Un mas est bâti avec les matériaux disponibles sur les terres de l'exploitation. Les pierres sont prélevées sur les tas d'épierrement des champs retournés. Le mortier n'est que de la terre minérale parfois additionnée de chaux éteinte sur place. Les arbres sont abattus, équarris puis mis en place dans les deux années qui suivent pour éviter toute tension dans cette maçonnerie souple qui va prendre son assise pendant plusieurs mois.

Dans la Crau, on faisait appel, pour la maçonnerie des murs, à des matériaux pauvres, trouvés sur place mais nécessitant beaucoup de main-d'œuvre : le galet et la terre. À défaut, pour certains bâtiments, on se contentait du pisé. Extérieurement, les galets étaient disposés en opus spicatum. La pierre, en provenance de Fontvieille, s'employait pour les encadrements des baies, les chaînes d'angles, les piles, et les boutisses parpaignes destinées à la liaison des murs en galets. Dans certains cas, en façade, les galets étaient employés pour le soubassement, et la pierre pour les parties hautes[8].

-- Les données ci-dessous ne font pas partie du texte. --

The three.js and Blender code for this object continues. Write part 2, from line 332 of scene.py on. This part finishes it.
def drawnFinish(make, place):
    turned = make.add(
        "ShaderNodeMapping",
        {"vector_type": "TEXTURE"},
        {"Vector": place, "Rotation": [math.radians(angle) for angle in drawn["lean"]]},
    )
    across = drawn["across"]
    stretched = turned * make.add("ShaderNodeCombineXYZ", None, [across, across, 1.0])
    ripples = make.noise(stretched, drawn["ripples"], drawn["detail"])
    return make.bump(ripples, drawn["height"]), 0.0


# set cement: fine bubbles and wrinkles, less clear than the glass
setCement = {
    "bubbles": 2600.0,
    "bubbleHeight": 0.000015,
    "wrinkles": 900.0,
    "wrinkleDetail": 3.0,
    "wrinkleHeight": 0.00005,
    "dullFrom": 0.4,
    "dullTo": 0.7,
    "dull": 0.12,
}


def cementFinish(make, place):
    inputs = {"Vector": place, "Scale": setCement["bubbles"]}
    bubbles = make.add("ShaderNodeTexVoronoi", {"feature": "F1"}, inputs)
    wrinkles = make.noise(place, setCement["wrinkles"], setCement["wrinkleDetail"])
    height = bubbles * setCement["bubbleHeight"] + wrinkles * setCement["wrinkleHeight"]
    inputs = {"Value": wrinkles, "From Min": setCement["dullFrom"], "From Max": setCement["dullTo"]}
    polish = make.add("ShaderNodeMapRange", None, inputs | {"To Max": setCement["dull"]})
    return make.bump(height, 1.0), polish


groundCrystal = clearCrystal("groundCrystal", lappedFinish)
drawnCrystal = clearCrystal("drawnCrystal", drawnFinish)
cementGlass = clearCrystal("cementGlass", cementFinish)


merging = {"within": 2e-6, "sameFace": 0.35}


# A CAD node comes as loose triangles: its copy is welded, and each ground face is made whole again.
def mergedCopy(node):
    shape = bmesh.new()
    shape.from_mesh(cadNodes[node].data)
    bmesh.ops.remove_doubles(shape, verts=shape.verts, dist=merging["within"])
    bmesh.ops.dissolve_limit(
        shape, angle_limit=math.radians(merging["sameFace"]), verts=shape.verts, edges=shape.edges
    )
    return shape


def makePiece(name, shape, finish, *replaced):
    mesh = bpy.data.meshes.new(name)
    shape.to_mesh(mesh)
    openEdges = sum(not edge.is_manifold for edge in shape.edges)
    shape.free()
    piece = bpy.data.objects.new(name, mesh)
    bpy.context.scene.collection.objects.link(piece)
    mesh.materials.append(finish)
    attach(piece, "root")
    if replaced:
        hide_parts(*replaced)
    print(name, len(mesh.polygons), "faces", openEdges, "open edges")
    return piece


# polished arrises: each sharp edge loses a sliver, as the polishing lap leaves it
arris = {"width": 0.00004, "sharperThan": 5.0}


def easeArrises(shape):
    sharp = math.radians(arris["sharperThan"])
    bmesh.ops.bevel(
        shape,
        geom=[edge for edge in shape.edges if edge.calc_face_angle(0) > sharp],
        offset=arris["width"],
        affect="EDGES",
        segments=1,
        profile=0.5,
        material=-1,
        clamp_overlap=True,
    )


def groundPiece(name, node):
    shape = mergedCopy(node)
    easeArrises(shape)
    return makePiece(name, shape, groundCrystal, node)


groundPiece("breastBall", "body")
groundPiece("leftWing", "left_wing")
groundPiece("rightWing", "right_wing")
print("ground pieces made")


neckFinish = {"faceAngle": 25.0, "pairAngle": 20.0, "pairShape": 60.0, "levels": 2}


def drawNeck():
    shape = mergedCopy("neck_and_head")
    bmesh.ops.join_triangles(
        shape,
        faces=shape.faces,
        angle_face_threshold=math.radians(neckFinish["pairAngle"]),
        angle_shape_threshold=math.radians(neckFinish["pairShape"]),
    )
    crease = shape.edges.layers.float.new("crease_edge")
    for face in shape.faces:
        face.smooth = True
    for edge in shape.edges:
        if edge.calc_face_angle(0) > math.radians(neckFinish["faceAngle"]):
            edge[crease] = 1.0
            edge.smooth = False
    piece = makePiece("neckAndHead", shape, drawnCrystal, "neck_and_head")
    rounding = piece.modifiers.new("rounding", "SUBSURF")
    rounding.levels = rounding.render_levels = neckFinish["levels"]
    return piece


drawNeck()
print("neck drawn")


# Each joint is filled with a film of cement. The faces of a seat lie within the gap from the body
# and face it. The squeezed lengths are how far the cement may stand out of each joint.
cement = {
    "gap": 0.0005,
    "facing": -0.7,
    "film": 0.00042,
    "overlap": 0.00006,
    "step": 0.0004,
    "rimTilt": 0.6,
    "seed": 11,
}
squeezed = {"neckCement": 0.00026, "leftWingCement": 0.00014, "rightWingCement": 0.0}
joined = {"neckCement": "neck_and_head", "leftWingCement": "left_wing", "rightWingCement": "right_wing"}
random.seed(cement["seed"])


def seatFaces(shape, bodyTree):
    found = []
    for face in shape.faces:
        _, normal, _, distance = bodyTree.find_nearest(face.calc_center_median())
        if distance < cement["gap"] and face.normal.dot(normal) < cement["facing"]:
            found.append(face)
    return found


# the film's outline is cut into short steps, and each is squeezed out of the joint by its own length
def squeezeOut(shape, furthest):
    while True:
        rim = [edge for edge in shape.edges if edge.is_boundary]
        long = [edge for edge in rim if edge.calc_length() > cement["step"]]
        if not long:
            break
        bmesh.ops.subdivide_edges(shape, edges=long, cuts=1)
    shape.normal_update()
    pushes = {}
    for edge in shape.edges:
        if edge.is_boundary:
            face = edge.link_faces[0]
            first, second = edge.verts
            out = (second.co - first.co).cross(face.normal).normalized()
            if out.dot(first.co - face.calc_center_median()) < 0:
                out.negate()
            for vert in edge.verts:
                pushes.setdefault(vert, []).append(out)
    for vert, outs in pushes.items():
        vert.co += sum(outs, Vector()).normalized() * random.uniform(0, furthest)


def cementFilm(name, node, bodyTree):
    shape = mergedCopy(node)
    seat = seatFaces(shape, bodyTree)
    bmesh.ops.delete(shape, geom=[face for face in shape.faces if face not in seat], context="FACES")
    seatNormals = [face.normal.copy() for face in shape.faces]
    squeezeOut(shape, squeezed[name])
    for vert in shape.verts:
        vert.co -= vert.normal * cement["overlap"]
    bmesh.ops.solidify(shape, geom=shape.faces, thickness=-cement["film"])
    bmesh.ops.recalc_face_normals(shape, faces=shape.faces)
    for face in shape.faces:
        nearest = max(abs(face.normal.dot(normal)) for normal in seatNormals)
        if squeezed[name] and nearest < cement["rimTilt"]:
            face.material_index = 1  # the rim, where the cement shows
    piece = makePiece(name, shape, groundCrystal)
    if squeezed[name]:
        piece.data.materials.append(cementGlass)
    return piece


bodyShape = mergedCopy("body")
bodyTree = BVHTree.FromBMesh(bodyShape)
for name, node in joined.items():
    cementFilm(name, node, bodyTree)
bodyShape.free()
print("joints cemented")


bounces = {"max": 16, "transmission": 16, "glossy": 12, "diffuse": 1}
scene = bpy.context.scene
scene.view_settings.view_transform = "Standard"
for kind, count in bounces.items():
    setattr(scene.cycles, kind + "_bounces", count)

Les murs des mas proches de la rivière de la Durance sont faits de galets, ceux de Gordes de pierres calcaires et ceux de Roussillon de pierres rouges (ocrées).

L'enduit intérieur composé de terre sablo-argileuse est appliqué puis serré à la taloche de bois. Il a sa raison d'être dans la lutte contre les rongeurs, vermine en tout genre et le froid. Il est chaulé chaque année par les familles les plus soigneuses.

Les murs se comportant comme du sucre posé sur un peu de liquide, de l'eau aspirée depuis le sol est donc présente naturellement dans ce type de maçonnerie.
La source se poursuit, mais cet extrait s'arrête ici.